Blastx.pl - Script outputs fasta records split into files of 100 or less sequences in a directory called split. It also creates blastx bash scripts and qsub commands. FindFailed.pl can be run after Blastx.pl to find fasta sequences that have not been blasted (e.g. when a running blastx times out).

For examples and parameter details run "perl Blastx.pl -man" or visit https://github.com/i5K-KINBRE-script-share/RNA-Seq-annotation-and-comparison/blob/master/KSU_bioinfo_lab/Blastx/Blastx_LAB.md.

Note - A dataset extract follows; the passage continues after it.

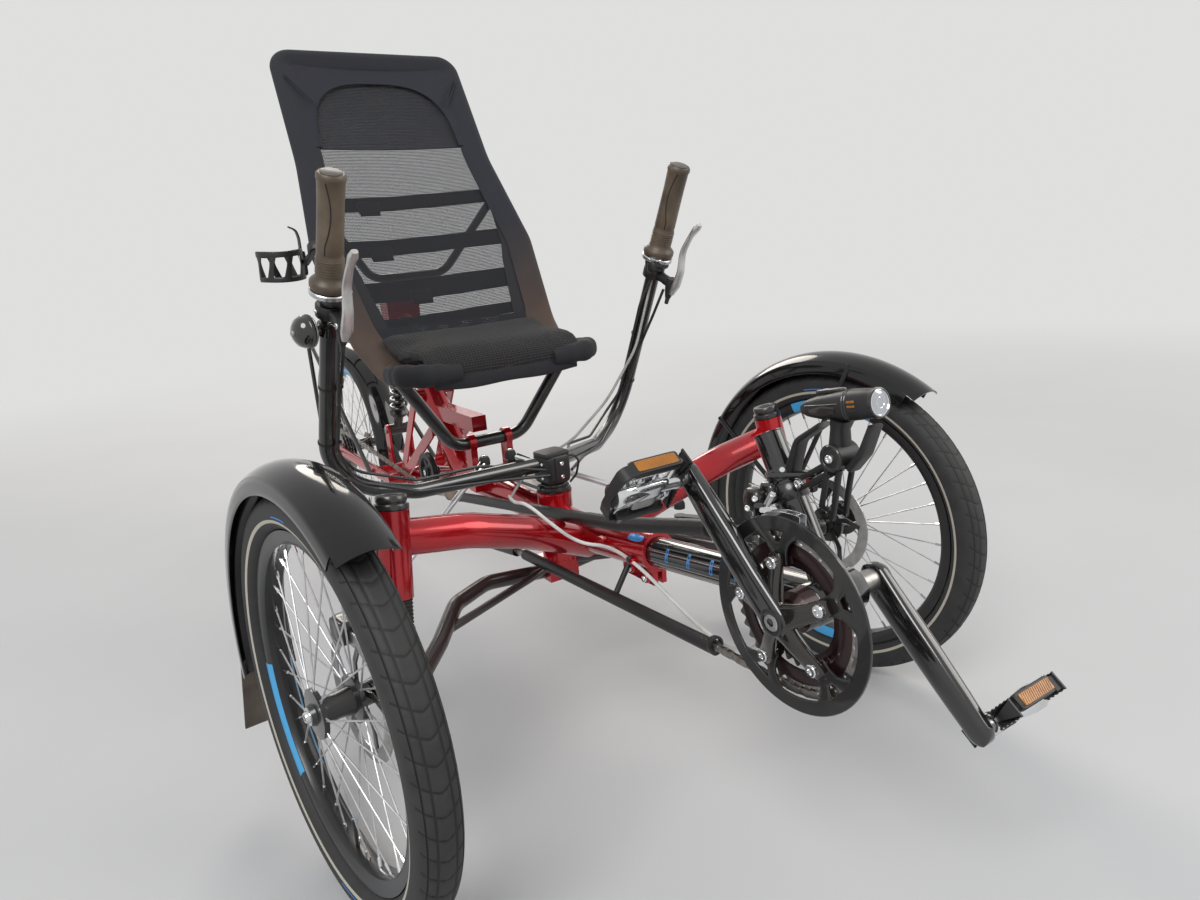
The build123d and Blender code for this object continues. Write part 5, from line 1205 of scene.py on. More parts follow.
def tube_rims():
    """Flared ends of the chain tubes, at shares of the chain's runs, and the upper tube's bent front end."""
    runs = chain_runs()[1]
    flare = [(-7, 8.6), (-6, 9.8), (-0.5, 10.4), (0.8, 10.0), (0.8, 7.4), (0, 7.2)]
    rims = []
    for k, share, number in ((1, 0.86, 1), (5, 0.62, 0), (6, 0.78, 0)):
        start, end = (np.array([CHAIN_X, *p]) for p in runs[k])
        at = start + (end - start) * share
        rims.append(hoop(flare, at, end - start, 32, number))
        if number:
            rims.append(hoop([(-52, 8.6), (-51, 9.6), (-8, 9.6), (-7, 8.6)], at, end - start, 32, 1))
    line = chain_line()
    line = line[(line[:, 1] > -232) & (line[:, 1] < 30) & (line[:, 2] > 350)]
    line = evenly(line[np.argsort(line[:, 1])], 60)
    rims += [
        pipe(line, 9.4, 28, (1, 0, 0), 0),
        hoop([(-7, 9.2), (-6, 10.4), (-0.5, 11.0), (0.8, 10.6), (0.8, 7.6), (0, 7.4)], line[0],
             line[0] - line[3], 32, 0),
    ]
    piece("tube_rims", rims, [black_plastic, tan_plastic], "frame", sharp=45)


boom_body()
boom_marks()
frame_lugs()
tube_rims()


def cage():
    """Bottle cage: two rounded hoops, the upper one wider, slanted struts between them, a foot, and a tall
    tongue that curves in at its top."""
    at = np.array([-236.0, 730.0, 705.0])
    q = np.linspace(0, 2 * np.pi, 73)
    shells = []
    for z, radius, tall in ((-1.0, 38.6, 4.4), (44.0, 39.2, 5.2)):
        band = at + np.stack([radius * np.cos(q), radius * np.sin(q), z + 1.6 * np.cos(2 * q)], 1)
        out = np.stack([np.cos(q), np.sin(q), 0 * q], 1)
        shells.append(bar_of(band, tall, 1.5, out, 0, 0.6, 14))
    for turn in np.arange(0, 360, 45.0):
        t = np.linspace(0, 1, 10)
        angle = np.radians(turn + 16 * t)
        strut = at + np.stack([38.9 * np.cos(angle), 38.9 * np.sin(angle), 44 * t], 1)
        out = np.stack([np.cos(angle), np.sin(angle), 0 * angle], 1)
        shells.append(bar_of(strut, np.interp(t, [0, 0.5, 1], [6.5, 4.2, 6.5]), 1.4, out, 0, 0.6, 12))
    tongue = at + np.array([(39.4, 6, 0), (39.6, 6, 46), (39.6, 5, 70), (36, 4, 84), (24, 3, 90)])
    tongue = evenly(rounded(tongue, [60, 40, 12], 2.0), 40)
    shells += [
        bar_of(tongue, np.interp(np.linspace(0, 1, 40), [0, 0.4, 0.8, 1], [13, 9, 7, 5]), 1.6, (1, 0, 0.3),
               0, 0.5),
        block(at + [41, 0, 24], (3.0, 12, 22), 0.35, 0),
    ]
    rail = np.array([-200.0 + 1.5, 608.0, 751.0])
    arm = np.array([at + [41, -8, 23], (at + [41, -8, 23] + rail) / 2 + [2, 0, 4], rail])
    shells += [
        bar_of(arm, [7, 6.2, 7.5], [5, 4.6, 6], (0, 0, 1), 0, 0.7),
        hoop([(-8, 12.8), (-8, 15.6), (-6.5, 16.4), (6.5, 16.4), (8, 15.6), (8, 12.8)], rail,
             (0.15, 0.52, 0.84), 40, 0),
    ]
    for z in (14.0, 34.0):
        shells.append(bolt(at + [36.5, 0, z], (-1, 0, 0), 4.2, 2.6, 1))
    piece("cage_hoops", shells, [black_plastic, polished], "frame", None, ["bottle_cage"], sharp=45)


cage()


# Seat

LEFT_RAIL = evenly(rounded(SEAT_RAIL, SEAT_BENDS), 240)
RAIL_AHEAD = unit(np.gradient(LEFT_RAIL[:, 1:], axis=0))
SEAT_LENGTH = 779.0        # along the seat, from the front rail to the top rail
SLEEVE_R = 12.6            # cloth round the rail
SLEEVE_W = 38.0            # sleeve's inner edge from the rail's middle
PAN_SLEEVE_W = 50.0
ARCH_HALF = 0.84           # arch's half width, as a share of the seat's
ARCH_FOOT = 589.0          # along the seat, to the arch's feet
ARCH_RISE = 138.0
ARCH_POWER = 2.9


def on_rail(run, values):
    """One of the rail's values at a distance along the seat."""
    return np.interp(np.asarray(run, float) / SEAT_LENGTH * (len(LEFT_RAIL) - 1), np.arange(len(LEFT_RAIL)),
                     values)


def seat_at(share, run, lift=0.0):
    """A point of the seat: a share of the half width from the middle, a distance along it from the front
    rail, and a lift off the face between the rails, towards the rider."""
    share, run, lift = np.broadcast_arrays(*(np.asarray(a, float) for a in (share, run, lift)))
    x, y, z = (on_rail(run, LEFT_RAIL[:, k]) for k in range(3))
    ay, az = (on_rail(run, RAIL_AHEAD[:, k]) for k in range(2))
    return np.stack([share * x, y - az * lift, z + ay * lift], -1)


def cloth(low, high, inset=14.0, lift=0.0, sag=0.0, thick=1.0, rows=60, cols=48, number=0):
    """A sheet across the seat between two lines, each a function of the share of the half width. Rows go up
    the seat, columns across its front and back across its rear face; its middle hangs back by the sag."""
    across = np.linspace(-1, 1, cols)
    start, end = (f(across) if callable(f) else np.full(cols, float(f)) for f in (low, high))
    run = start + (end - start) * np.linspace(0, 1, rows)[:, None]
    share = across * (1 - inset / on_rail(run, LEFT_RAIL[:, 0]))
    off = lift - sag * (1 - share ** 2)
    front, back = (seat_at(share, run, off + half) for half in (thick / 2, -thick / 2))
    length = float(np.max(end - start)) / 1000
    return two_faced(front, back), False, True, number, (length, 0.72)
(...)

For other NGS Beocat Pipelines visit http://i5k-kinbre-script-share.github.io/transcriptome-and-genome-assembly/.

###tBlastx.pl

tBlastx.pl - Script takes a list of FASTA files and outputs bash scripts and qsub commands that run tBlastx on them against the NCBI "nt" database. These scripts will output tab delimited Blast results that include taxanomic information.

###Count_reads_denovo.pl

Count_reads_denovo.pl - This script takes sam files from Bowtie2 (one per biological or technical replicate) and outputs tab separated list where the first column is the name of the contig and the values are the read counts per sample (in the same order as you listed your sam files).

To use this script:

Step 1: Align paired end reads to a clustered de novo transcriptome using the Bowtie2 "best mapping" (default) reporting mode.

Step 2: Run by passing your SAM file output as arguements when you run Count_reads_denovo.pl (one SAM file per sample) in the same order as you enter your sample ids (ids are optional). A more detailed README can be viewed at https://github.com/i5K-KINBRE-script-share/RNA-Seq-annotation-and-comparison/tree/master/KSU_bioinfo_lab/Count_reads_denovo. The manual can be viewed by running:

perl Count_reads_denovo.pl --man

Reads are filtered based on MAPQ and pair relationships from Bowtie2 sam files. Reads passing these filters are counted as indicated below: Alt text Reads diagramed below would not pass the filters and would not be counted for any contig: Alt text Below is the decision diagram for the read counting script. Concordant pairs (CP), discordant pairs (DP), unpaired mates (UP), and mateless reads (UU) are defined in Bowtie2 documentation http://bowtie-bio.sourceforge.net/bowtie2/manual.shtml#sam-output : Alt text

Minimum MAPQ can be adjusted. The default minimum is 10.